ROANOKE TIMES Copyright (c) 1996, Roanoke Times DATE: Wednesday, November 20, 1996 TAG: 9611200044 SECTION: EDITORIAL PAGE: A-10 EDITION: METRO
BALANCING the federal budget is an excellent idea. Amending the Constitution to require balanced budgets is a bad idea.
The distinction is apparently understood by President Clinton, who has worked toward the former while opposing the latter. The president's position is not only wise but perhaps also, given public sentiment in favor of a balanced-budget amendment, politically courageous.
Yet in classic Clintonesque fashion, the president last week blurred the distinction - making it all the less likely the public will come to understand the flaws of the balanced-budget amendment, and all the more likely it will get through Congress next year.

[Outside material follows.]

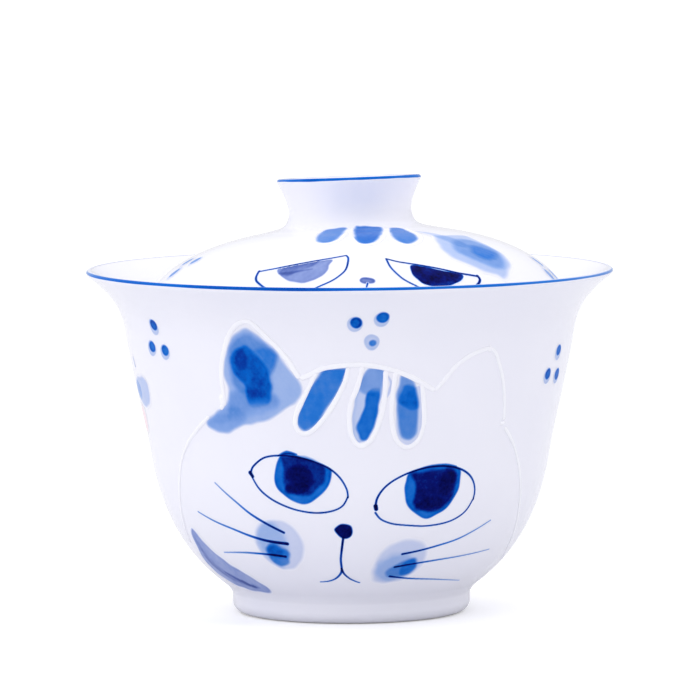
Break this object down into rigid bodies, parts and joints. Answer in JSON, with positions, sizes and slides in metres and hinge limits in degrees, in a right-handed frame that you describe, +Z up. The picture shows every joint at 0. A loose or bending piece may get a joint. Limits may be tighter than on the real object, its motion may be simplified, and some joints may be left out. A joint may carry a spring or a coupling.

While presidents have no formal voice in constitutional amendments, presidential influence helped to stop the amendment in the Senate this year, one vote short of the required two-thirds majority. But the other day, answering a reporter's question after a bill-signing ceremony, Clinton appeared to soften his position. A balanced-budget amendment to the Constitution could work, he allowed, if it included an escape hatch to allow deficit spending to help "the country ... manage a recession."
Was the president signaling his awareness that the Nov. 5 elections may have altered the Senate enough to put the amendment on a winning track? Or did it simply slip his mind that the campaign is over, and that he longer need modulate his every view to the precise tune that will garner the most votes?
The damage-control operation was up and running within 24 hours. Clinton will continue to "actively oppose" the proposed amendment, said Treasury Secretary Robert Rubin. The president didn't misspeak himself, the spin went, but it is not possible to write an amendment with the necessary escape hatches if conditions change. That it was Rubin who led the way is significant. No proponent of big-spending profligacy, the former Wall Street businessman is a fiscal hawk who initially helped guide the administration toward deficit-reduction.
More deficit reduction is needed today because of the coming pressures on Medicare and Social Security. But a fiscal-policy prescription appropriate for the conditions and peculiar demographics of the moment shouldn't be enshrined in the Constitution as fit policy for virtually all occasions save national emergencies.
Nor is the definition of a balanced budget nearly as self-evident as the amendment's proponents seem to think. As understood today, the term at the federal level does not distinguish between operating and long-term capital spending, which tends to exaggerate the deficit, nor between Social Security moneys and general funds, which tends (for now) to underestimate the deficit. By contrast, states, municipalities and the private sector routinely separate capital outlay from operating budgets. As for Social Security finances, they have been combined into the general federal budget only since the 1960s.
Constitutionalizing these issues is an open invitation for the courts to do the defining, amid constant litigation, with a potentially tremendous impact on fiscal policy that properly belongs with the executive and legislative branches.
Instead of bending with the crowd, the president should work to educate the public as to why a balanced-budget amendment is less attractive than it might seem at first glance.